The Role of Supplements
As we’ve previously discussed, supplements can enhance skincare routines. They are by no means a replacement for a healthy diet (Dr. Rabach maintains that “the best way to get vitamins is to eat minimally processed whole foods, like fruits, vegetables and whole grains”) — but there are some nutrients that you may benefit from ingesting in supplement form. “Vitamins have been formulated to help supplement diet with the goal of increasing antioxidant levels,” Dr. Lombardi shares. “The higher levels of antioxidants in circulation, the less free radical damage from exogenous factors.” Hanway recommends a daily intake of antioxidants in the form of 100 milligrams of liposomal vitamin C, in addition to 10 grams of collagen powder and a high-strength fish oil, to clients “who are looking to slow down the aging of their skin.”
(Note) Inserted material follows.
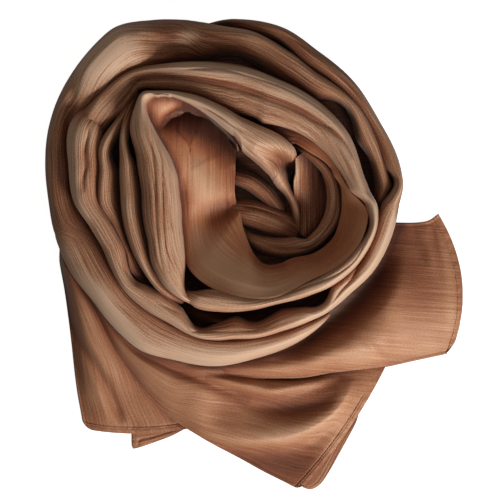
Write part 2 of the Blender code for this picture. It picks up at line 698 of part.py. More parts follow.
def main():
    """Clears the scene and makes every stretch of the scarf."""
    for item in list(bpy.data.objects):
        bpy.data.objects.remove(item)
    for name, rows, neighbours, feet, step in TURNS:
        points = turn_points(name, rows, neighbours, feet, step)
        wall_object(name, points, section_normals(points))
    for name, rows, neighbours, step in LININGS:
        points = bowl_points(rows, neighbours, step)
        wall_object(name, points, section_normals(points))
    for name, rows in ROLLS:
        points = roll_points(rows)
        wall_object(name, points, upward_normals(points))
    for name, rows, stations, steps in FLAPS:
        points = flap_points(name, rows, stations, steps)
        wall_object(name, points, upward_normals(points))
    make_core()


main()
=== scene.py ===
import math

import bpy
import numpy as np
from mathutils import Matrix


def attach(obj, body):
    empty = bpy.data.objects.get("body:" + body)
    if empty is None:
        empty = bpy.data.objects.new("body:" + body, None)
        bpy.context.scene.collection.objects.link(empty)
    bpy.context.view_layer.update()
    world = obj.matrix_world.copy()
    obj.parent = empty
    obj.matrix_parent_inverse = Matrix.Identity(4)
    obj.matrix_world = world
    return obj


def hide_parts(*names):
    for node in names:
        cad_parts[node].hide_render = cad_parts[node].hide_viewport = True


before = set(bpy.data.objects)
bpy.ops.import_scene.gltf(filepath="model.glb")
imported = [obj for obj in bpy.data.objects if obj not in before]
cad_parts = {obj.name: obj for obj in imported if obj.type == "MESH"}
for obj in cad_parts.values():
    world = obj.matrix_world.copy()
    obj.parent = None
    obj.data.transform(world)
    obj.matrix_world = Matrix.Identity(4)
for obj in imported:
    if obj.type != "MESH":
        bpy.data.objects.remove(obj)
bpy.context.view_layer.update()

# A long satin crinkle scarf laid down wound as a rose. Every stretch is a thin shell of cloth.
# Turns are described about a hub by bearing (degrees anticlockwise from +X), radius and height.
# Tables are in millimetres. A turn's section gives its bearing, then radius and height of its outer
# side, its crest and its inner side. A lining's gives its bearing, both radii and four heights, and
# an end's gives the places of both borders, its bow and five heights. Creases are placed on the
# plan: a grid of 0.7 mm squares, columns counted to the right and rows downwards, with the hub at
# column 250, row 200. Each is a path of column, row, depth and half width. Shades are strokes
# placed the same way that paint light and shade into the cloth's colour: above zero they are
# painted shade that darkens the cloth, below zero a painted highlight that makes it paler.

whole = {
    "mm": 0.001,
    "hubX": -3.2,
    "hubY": 38.1,
    "planSquare": 0.7,
    "hubColumn": 250,
    "hubRow": 200,
    "coreRadius": 88.0,
    "innerFoot": 22.8,  # height of the core, on which the turns stand
    "flankShare": 0.14,  # shares of a turn's points on its outer flank and on its inner one
    "tailShare": 0.10,
    "outerFull": 0.85,  # powers of the arcs over the crest: below 1 is fuller than a circle
    "innerFull": 1.0,
    "leastFlank": 3.0,
    "leastReach": 1.6,
    "narrowest": 4.2,
    "tuck": 1.3,  # how far an inner border is pushed into the turn beside it
    "tuckReach": 6.0,  # and from how far off it is drawn there
    "endMargin": 3.0,
    "fullness": 0.85,
    "undercut": 0.25,
    "undercutLimit": 0.35,
    "shell": 0.9,  # thickness of the cloth's shell
    "coarse": 5,  # the hidden inner side has one point for this many outer ones
    "sharp": 70,
    "mapSize": 520,  # cells of the height map along each side
    "mapShift": 60,  # cells by which its middle lies below the hub
    "paintedShadingGains": ((4, 0.034), (14, 0.012), (36, 0.004)),  # reach in cells, weight of the painted shading from heights
}

crinkle = {
    "fine": 0.10,  # height of the fine lines, either way
    "fineAcross": 1.15,
    "fineAlong": 30.0,
    "middle": 0.17,
    "middleAcross": 2.4,
    "middleAlong": 55.0,
    "pleat": 0.26,
    "pleatAcross": 5.5,
    "pleatAlong": 95.0,
    "wander": 1.2,
}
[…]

Even the healthiest diet in the world is not going to completely stop or reverse the aging process, but eating well can stave off premature aging, keep the quality of the skin looking younger longer, and complement any professional treatments you may be getting. “In-office cosmetic procedures all have a goal to maintain a youthful appearance,” Dr. Lombardi notes. “Practicing a good diet, decreasing stress with exercise, and maintaining hydration with adequate water intake all help to slow the aging process and prolong effects of in-office procedures.” Best of all, these lifestyle changes are more than just skin deep — they will also improve your overall health and wellbeing.